• **Brief**: Pick out each line containing the string "shown".

^^^^

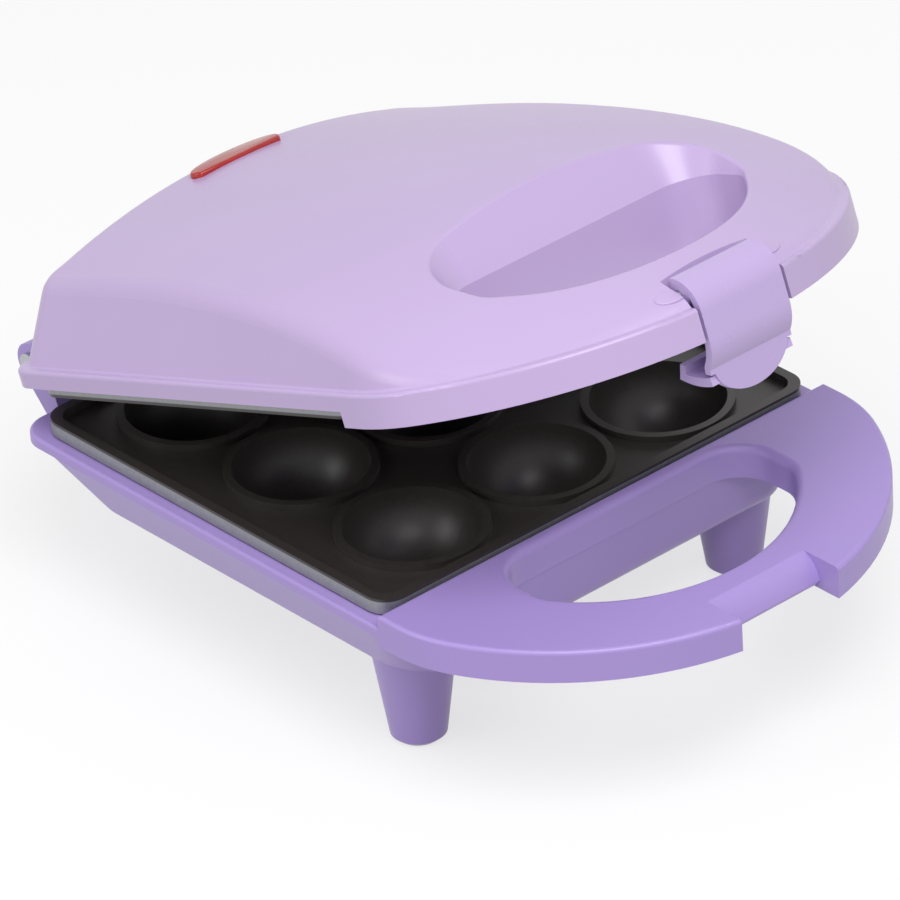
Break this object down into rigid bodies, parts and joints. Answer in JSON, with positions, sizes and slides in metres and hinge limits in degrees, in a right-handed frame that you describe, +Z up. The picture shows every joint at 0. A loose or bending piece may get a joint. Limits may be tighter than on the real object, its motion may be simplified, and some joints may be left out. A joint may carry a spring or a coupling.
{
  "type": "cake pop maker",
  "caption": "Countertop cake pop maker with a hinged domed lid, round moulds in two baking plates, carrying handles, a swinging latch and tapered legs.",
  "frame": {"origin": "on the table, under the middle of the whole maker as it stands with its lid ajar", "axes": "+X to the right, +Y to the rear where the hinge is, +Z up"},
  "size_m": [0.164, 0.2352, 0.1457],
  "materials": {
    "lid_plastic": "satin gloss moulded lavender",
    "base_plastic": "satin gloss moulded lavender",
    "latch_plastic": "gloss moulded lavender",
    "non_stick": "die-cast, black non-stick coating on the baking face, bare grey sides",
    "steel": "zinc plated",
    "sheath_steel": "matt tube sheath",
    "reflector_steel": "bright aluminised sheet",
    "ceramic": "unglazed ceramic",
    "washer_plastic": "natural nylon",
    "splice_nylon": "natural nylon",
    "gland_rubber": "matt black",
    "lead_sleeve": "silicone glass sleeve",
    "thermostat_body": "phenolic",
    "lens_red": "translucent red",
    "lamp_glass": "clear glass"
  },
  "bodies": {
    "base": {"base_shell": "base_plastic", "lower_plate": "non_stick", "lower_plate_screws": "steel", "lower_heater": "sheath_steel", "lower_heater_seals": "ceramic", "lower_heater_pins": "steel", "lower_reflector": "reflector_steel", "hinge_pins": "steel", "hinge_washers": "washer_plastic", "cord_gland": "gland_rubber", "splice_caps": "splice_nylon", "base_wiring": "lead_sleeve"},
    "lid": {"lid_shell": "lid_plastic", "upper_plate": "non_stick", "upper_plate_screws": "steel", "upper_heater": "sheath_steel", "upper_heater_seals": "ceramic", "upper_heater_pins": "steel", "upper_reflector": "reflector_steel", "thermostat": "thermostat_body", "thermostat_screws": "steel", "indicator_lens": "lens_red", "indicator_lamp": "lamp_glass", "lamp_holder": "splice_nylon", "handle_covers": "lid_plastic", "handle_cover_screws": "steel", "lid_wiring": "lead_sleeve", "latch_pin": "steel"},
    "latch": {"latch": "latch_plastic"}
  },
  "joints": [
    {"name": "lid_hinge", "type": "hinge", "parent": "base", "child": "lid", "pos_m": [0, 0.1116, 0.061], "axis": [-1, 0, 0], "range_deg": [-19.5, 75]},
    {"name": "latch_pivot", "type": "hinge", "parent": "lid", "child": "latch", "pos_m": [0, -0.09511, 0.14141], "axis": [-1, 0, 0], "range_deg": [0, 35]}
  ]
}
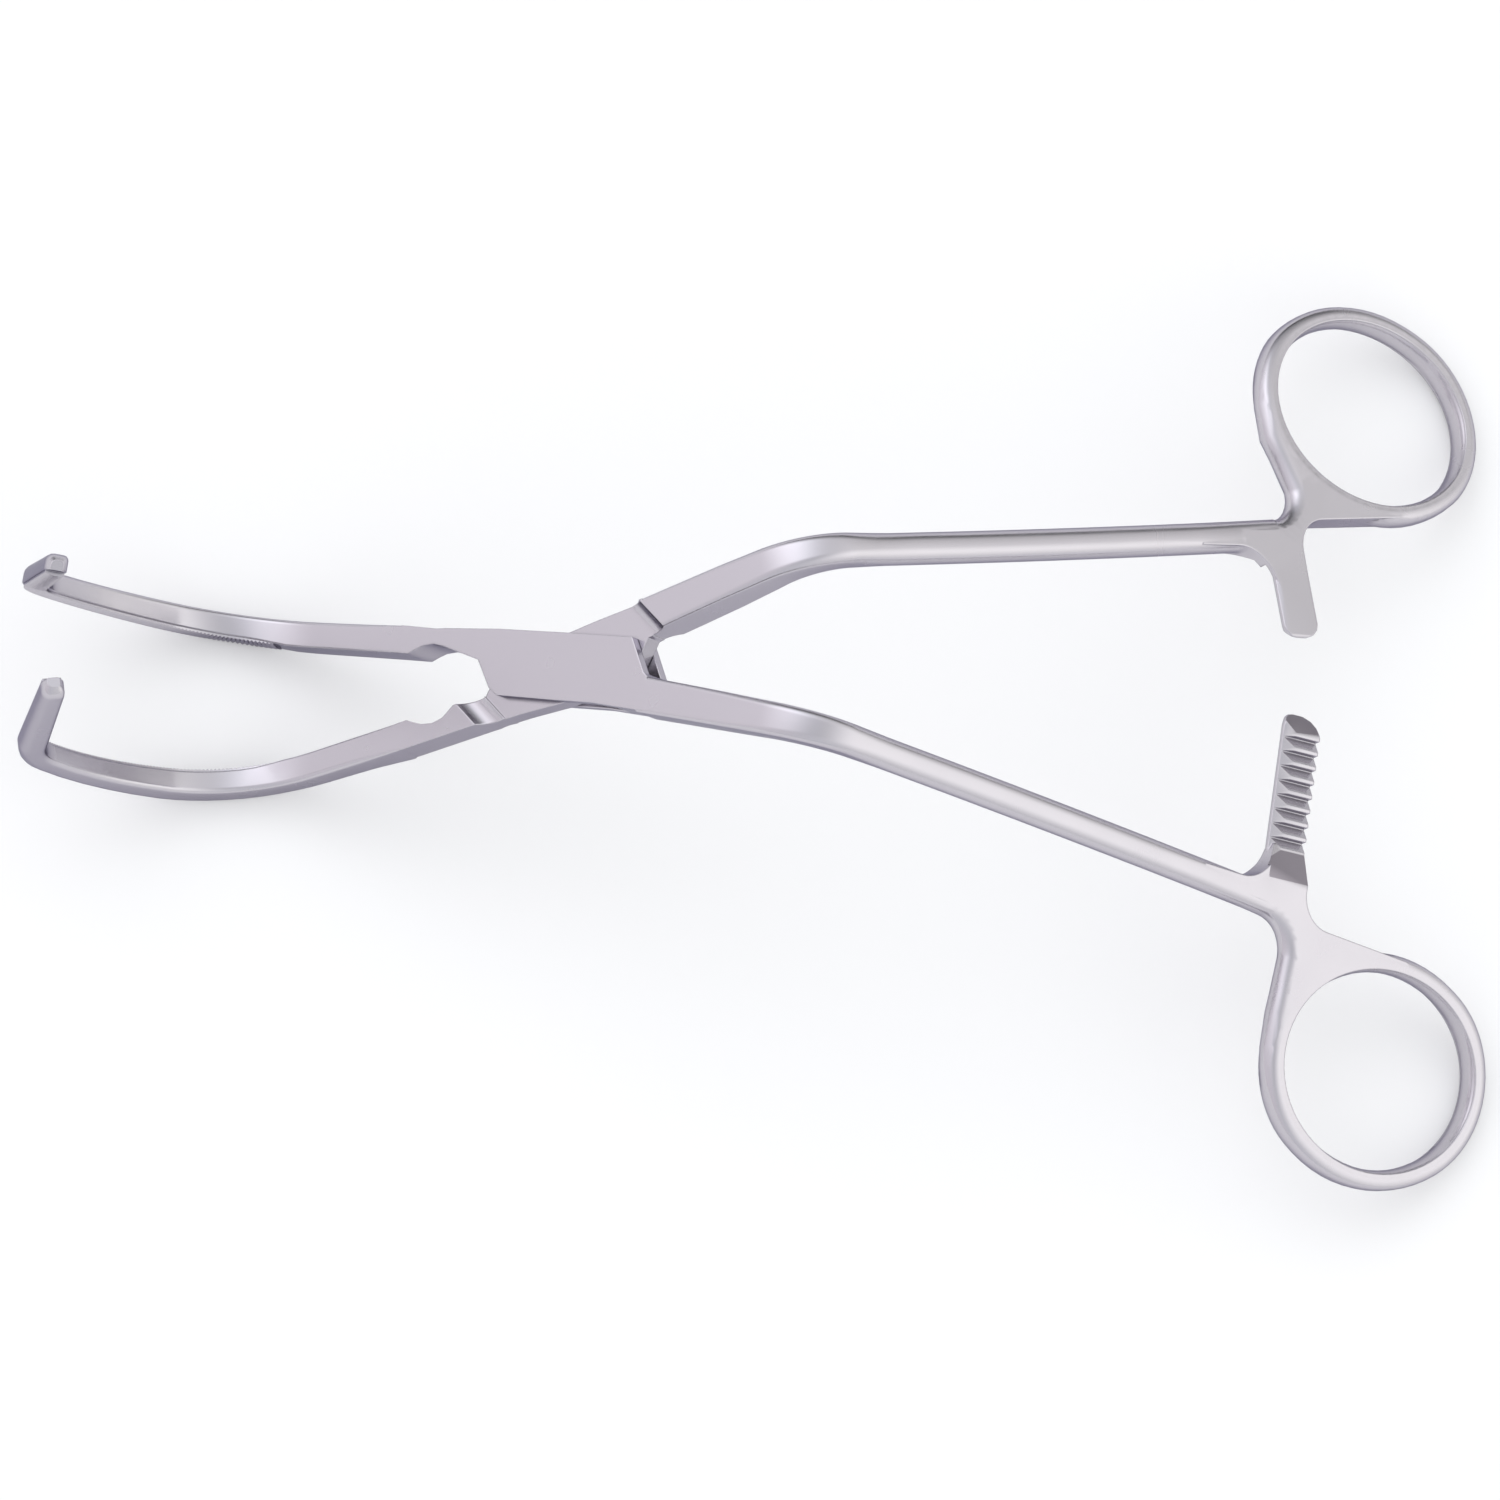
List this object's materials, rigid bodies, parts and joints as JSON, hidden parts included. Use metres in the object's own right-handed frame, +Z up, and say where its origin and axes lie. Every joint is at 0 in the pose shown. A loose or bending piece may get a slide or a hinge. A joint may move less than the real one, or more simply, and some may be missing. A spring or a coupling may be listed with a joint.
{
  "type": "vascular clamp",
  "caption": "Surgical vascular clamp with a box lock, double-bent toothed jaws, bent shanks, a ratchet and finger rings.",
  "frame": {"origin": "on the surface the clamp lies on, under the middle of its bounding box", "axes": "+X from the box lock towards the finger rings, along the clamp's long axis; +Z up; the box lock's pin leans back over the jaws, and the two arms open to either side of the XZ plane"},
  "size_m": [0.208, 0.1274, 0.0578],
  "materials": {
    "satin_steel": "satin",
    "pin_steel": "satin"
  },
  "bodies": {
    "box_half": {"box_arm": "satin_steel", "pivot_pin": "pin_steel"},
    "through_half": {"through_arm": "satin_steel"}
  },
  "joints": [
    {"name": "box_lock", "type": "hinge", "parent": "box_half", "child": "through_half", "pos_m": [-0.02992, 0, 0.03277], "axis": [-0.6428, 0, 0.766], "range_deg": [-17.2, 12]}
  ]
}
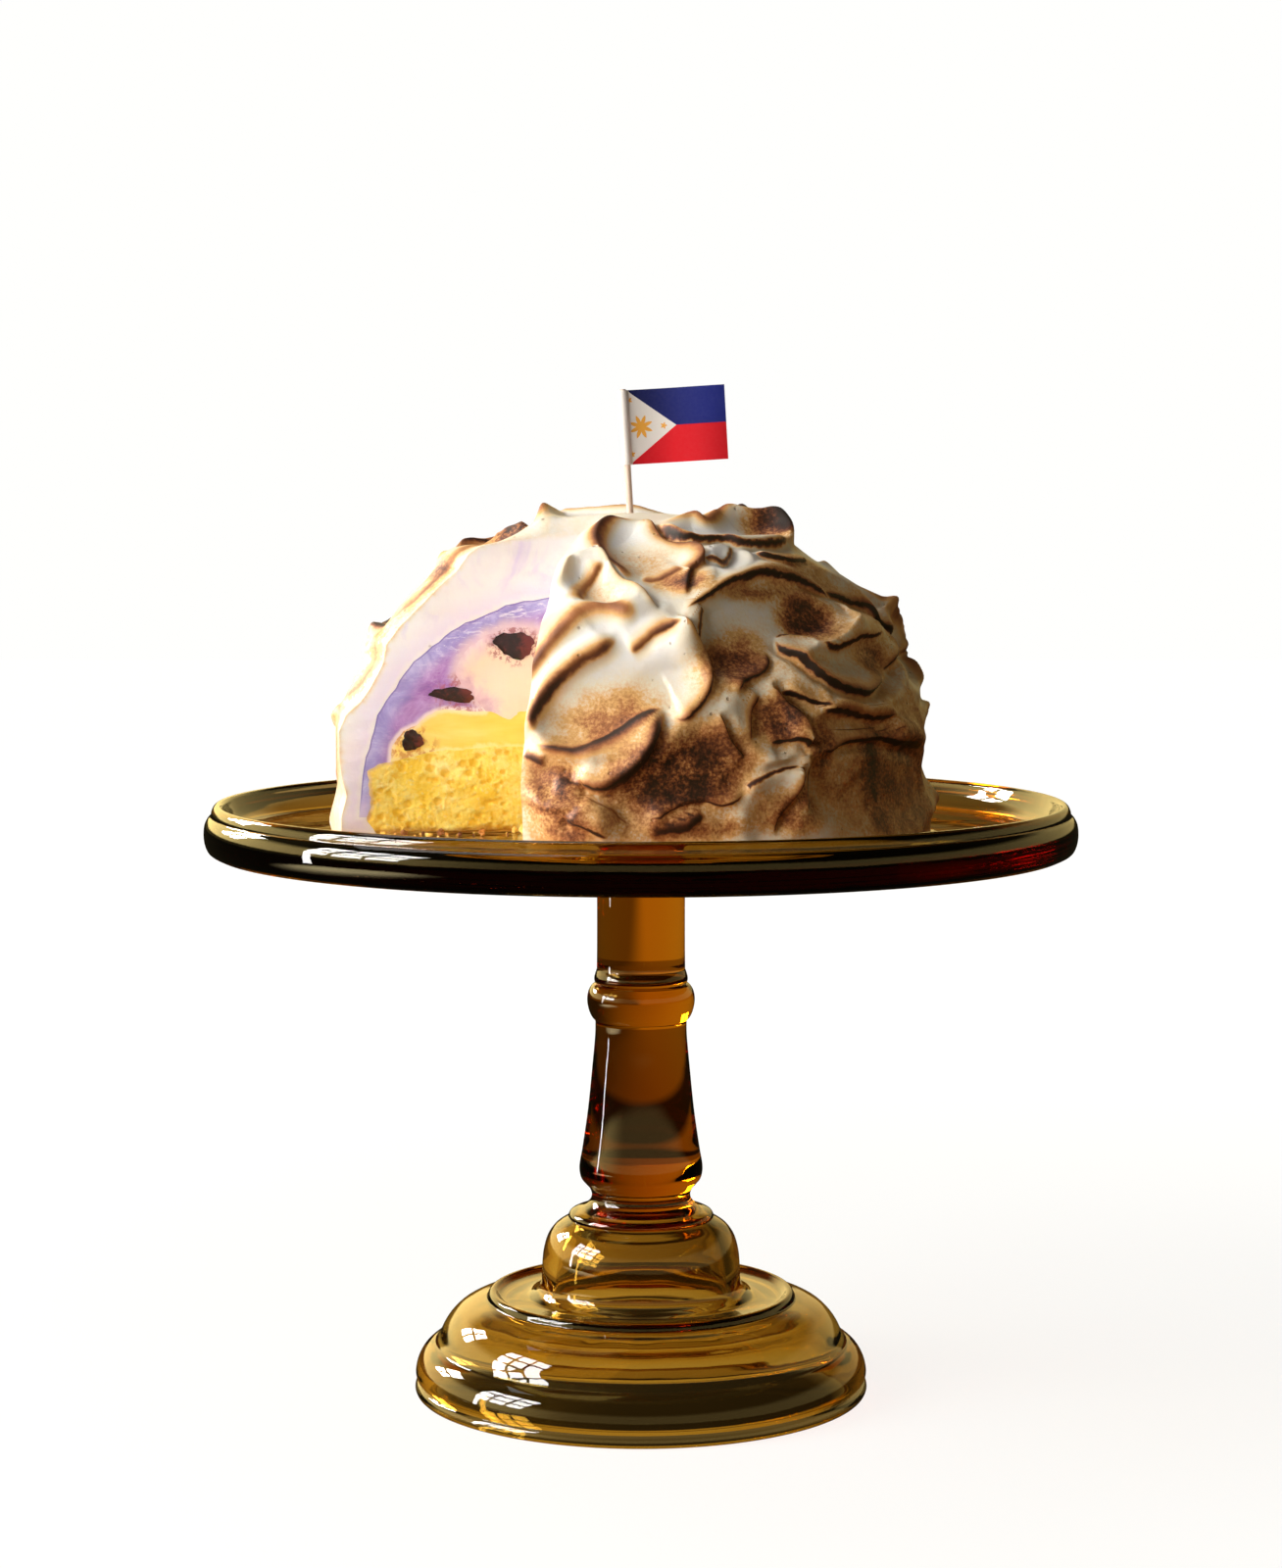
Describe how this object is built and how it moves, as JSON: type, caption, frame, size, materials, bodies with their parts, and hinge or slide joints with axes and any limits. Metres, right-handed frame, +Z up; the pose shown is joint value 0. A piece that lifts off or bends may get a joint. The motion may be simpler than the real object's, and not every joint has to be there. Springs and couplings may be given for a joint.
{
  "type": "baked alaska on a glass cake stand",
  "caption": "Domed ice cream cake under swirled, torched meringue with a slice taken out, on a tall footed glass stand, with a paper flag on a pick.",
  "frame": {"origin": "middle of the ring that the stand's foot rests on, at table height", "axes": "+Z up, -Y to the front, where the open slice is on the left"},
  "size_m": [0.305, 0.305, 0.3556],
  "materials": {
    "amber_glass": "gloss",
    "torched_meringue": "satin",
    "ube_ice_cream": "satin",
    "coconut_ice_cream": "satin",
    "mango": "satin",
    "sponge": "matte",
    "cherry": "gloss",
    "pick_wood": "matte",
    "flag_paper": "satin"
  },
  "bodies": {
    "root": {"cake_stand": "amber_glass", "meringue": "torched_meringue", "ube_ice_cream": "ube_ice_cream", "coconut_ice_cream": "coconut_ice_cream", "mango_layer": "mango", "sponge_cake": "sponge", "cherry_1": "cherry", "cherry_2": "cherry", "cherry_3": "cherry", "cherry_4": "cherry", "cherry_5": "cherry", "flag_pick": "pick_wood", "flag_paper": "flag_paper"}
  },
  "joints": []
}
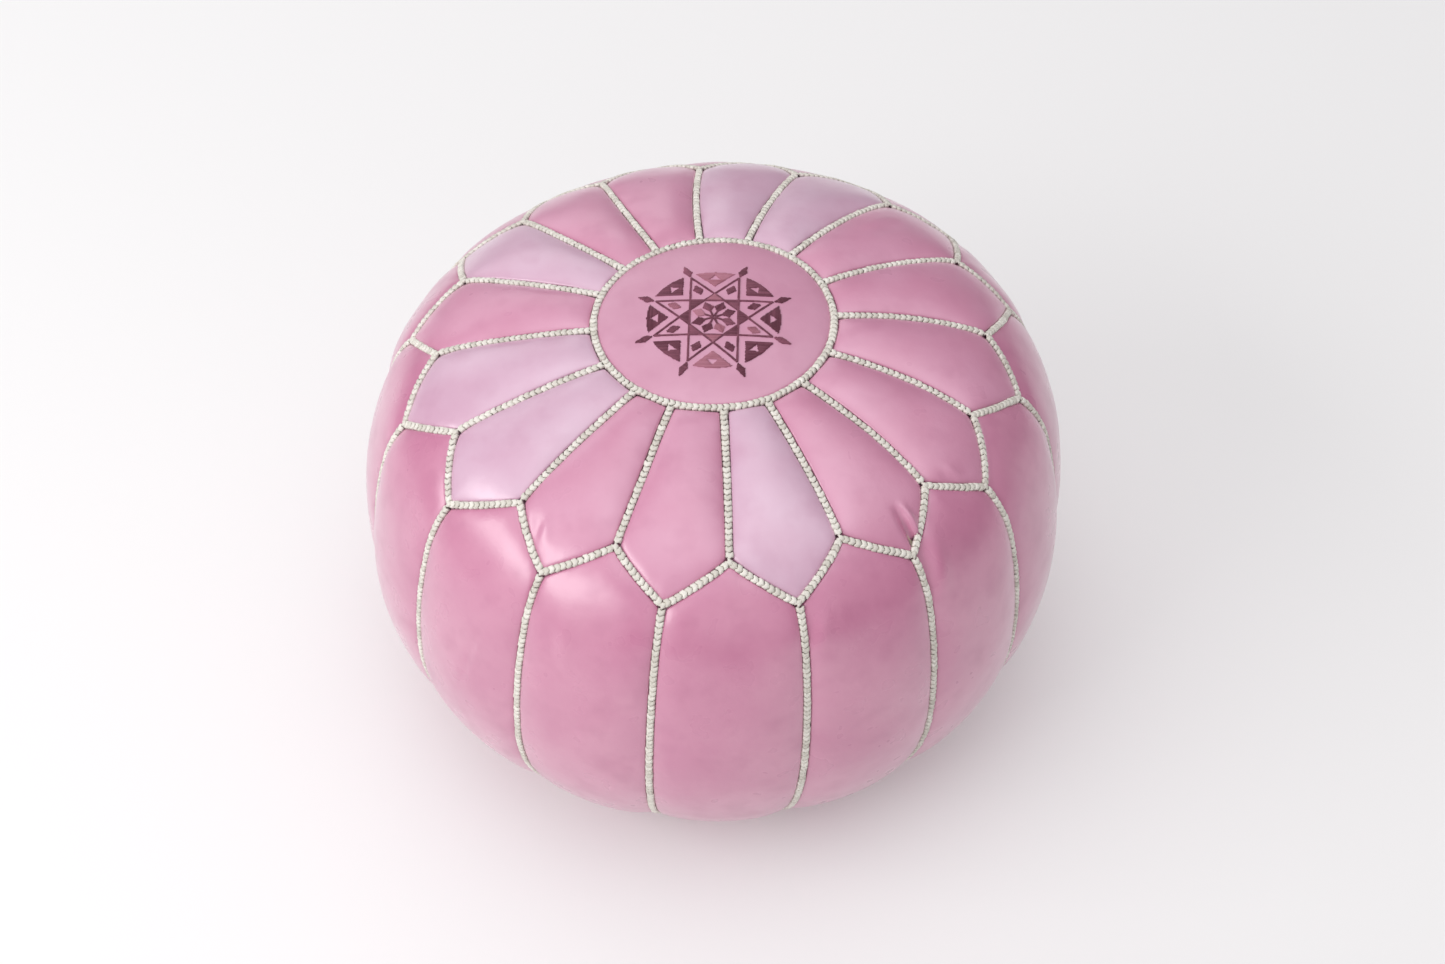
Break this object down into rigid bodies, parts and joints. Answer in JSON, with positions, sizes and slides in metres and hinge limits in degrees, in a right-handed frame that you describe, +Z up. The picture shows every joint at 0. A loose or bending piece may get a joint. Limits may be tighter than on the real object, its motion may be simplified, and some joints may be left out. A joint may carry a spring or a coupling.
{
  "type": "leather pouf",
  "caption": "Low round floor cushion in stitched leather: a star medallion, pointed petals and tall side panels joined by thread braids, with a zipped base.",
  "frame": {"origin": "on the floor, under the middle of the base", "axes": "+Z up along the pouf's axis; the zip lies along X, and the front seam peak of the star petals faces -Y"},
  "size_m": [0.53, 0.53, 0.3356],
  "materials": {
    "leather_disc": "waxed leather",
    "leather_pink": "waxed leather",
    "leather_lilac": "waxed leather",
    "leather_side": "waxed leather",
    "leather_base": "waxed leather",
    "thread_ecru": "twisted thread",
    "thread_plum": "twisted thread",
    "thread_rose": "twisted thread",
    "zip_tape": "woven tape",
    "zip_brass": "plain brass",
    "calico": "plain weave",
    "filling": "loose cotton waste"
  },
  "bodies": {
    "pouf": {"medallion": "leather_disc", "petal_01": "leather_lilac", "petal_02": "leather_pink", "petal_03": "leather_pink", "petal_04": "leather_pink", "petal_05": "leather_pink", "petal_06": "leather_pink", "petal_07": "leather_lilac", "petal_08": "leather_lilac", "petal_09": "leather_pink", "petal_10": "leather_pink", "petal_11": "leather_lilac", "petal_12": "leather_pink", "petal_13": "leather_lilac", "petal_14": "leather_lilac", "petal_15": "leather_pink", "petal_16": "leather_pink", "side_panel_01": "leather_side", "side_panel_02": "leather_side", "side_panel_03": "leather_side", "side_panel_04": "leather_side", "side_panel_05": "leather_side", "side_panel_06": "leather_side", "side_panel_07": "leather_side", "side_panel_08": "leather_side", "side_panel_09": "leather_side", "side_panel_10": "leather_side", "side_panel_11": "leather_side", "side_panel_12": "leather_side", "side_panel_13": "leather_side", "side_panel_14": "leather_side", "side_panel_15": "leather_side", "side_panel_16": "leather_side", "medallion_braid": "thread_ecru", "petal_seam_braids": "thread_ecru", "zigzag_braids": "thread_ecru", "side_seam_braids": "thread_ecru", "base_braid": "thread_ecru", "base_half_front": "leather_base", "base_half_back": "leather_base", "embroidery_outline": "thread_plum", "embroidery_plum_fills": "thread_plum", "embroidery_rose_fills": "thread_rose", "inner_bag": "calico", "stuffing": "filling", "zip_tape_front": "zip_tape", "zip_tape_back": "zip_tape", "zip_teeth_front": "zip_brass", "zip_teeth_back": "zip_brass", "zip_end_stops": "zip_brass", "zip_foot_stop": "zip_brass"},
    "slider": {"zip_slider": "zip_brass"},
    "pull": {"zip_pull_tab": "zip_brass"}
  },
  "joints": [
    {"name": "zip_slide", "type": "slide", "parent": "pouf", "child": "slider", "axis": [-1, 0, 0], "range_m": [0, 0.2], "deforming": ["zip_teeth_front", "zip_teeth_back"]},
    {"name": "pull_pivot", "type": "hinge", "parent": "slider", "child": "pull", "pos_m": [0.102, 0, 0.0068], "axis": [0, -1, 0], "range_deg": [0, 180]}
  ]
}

^^^^

• **Solution to the problem**:
List this object's materials, rigid bodies, parts and joints as JSON, hidden parts included. Use metres in the object's own right-handed frame, +Z up, and say where its origin and axes lie. Every joint is at 0 in the pose shown. A loose or bending piece may get a slide or a hinge. A joint may move less than the real one, or more simply, and some may be missing. A spring or a coupling may be listed with a joint.
Describe how this object is built and how it moves, as JSON: type, caption, frame, size, materials, bodies with their parts, and hinge or slide joints with axes and any limits. Metres, right-handed frame, +Z up; the pose shown is joint value 0. A piece that lifts off or bends may get a joint. The motion may be simpler than the real object's, and not every joint has to be there. Springs and couplings may be given for a joint.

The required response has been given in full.